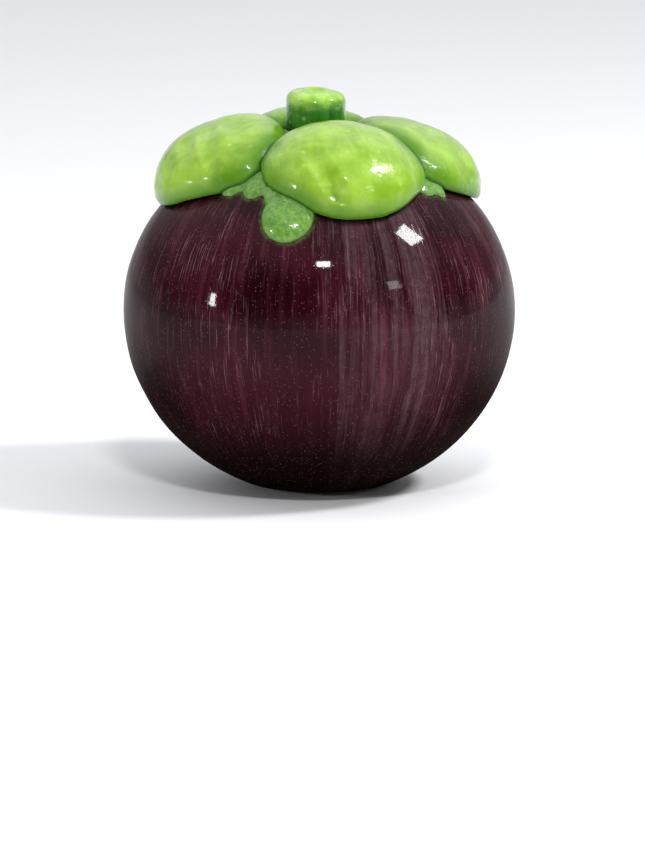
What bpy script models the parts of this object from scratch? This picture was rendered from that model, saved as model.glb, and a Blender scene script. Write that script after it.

= = =

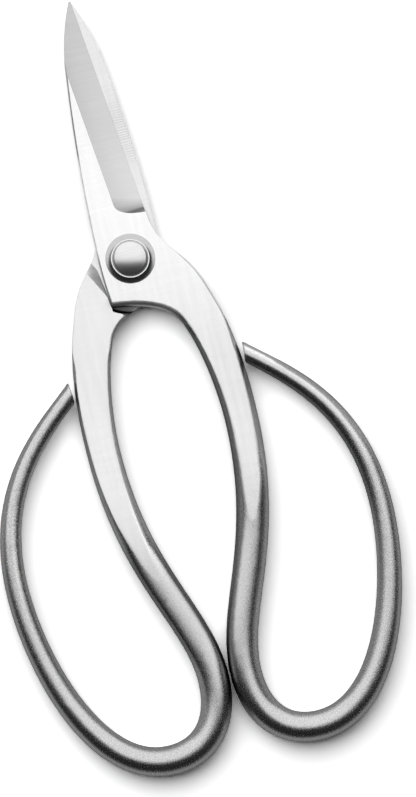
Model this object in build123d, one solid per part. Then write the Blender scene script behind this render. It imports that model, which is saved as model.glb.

= = =

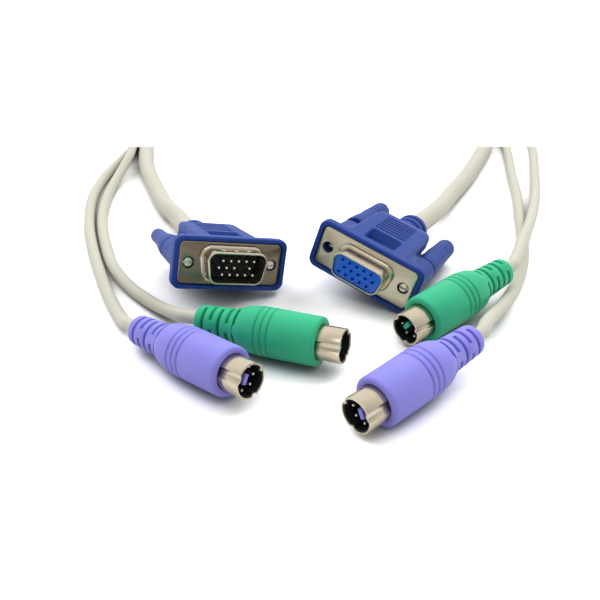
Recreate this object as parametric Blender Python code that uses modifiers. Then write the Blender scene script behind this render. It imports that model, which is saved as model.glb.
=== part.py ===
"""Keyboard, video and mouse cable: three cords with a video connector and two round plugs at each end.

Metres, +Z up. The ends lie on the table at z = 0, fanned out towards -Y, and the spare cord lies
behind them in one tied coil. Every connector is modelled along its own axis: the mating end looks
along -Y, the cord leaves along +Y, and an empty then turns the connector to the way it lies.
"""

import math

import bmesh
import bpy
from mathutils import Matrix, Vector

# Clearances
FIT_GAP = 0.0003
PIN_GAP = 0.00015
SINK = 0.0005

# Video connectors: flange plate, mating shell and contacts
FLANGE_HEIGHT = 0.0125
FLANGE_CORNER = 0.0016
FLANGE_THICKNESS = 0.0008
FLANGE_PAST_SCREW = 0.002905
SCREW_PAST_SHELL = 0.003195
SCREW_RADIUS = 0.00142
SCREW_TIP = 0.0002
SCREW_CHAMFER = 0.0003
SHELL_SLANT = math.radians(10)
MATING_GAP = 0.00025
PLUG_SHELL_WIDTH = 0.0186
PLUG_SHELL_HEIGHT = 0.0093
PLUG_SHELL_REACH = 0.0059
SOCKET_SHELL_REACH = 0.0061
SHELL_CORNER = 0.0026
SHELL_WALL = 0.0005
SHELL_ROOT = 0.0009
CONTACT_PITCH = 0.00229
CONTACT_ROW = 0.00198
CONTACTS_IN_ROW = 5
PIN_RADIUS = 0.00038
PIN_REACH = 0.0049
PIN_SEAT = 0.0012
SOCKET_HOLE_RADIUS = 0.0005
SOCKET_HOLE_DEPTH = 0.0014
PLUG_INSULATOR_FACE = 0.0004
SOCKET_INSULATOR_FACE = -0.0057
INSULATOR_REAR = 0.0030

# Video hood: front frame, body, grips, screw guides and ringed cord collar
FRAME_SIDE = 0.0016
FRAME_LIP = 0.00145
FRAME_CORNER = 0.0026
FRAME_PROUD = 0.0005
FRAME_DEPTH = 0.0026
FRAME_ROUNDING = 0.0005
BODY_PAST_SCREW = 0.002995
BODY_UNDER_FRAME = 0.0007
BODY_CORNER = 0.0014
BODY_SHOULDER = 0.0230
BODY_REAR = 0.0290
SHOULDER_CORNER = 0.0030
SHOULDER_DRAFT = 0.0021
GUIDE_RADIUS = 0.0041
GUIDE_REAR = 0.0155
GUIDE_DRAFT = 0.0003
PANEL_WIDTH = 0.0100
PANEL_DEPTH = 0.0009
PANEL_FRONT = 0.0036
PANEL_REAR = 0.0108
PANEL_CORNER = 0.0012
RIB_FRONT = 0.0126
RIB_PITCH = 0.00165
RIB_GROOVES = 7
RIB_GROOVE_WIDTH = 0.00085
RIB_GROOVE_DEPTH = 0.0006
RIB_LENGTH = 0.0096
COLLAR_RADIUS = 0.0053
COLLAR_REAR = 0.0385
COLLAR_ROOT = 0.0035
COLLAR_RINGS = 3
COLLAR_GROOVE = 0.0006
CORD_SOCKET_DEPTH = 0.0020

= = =

Exercise aim → List the lines of the records where "Blender" occurs.

Response below →
What bpy script models the parts of this object from scratch? This picture was rendered from that model, saved as model.glb, and a Blender scene script. Write that script after it.
Model this object in build123d, one solid per part. Then write the Blender scene script behind this render. It imports that model, which is saved as model.glb.
Recreate this object as parametric Blender Python code that uses modifiers. Then write the Blender scene script behind this render. It imports that model, which is saved as model.glb.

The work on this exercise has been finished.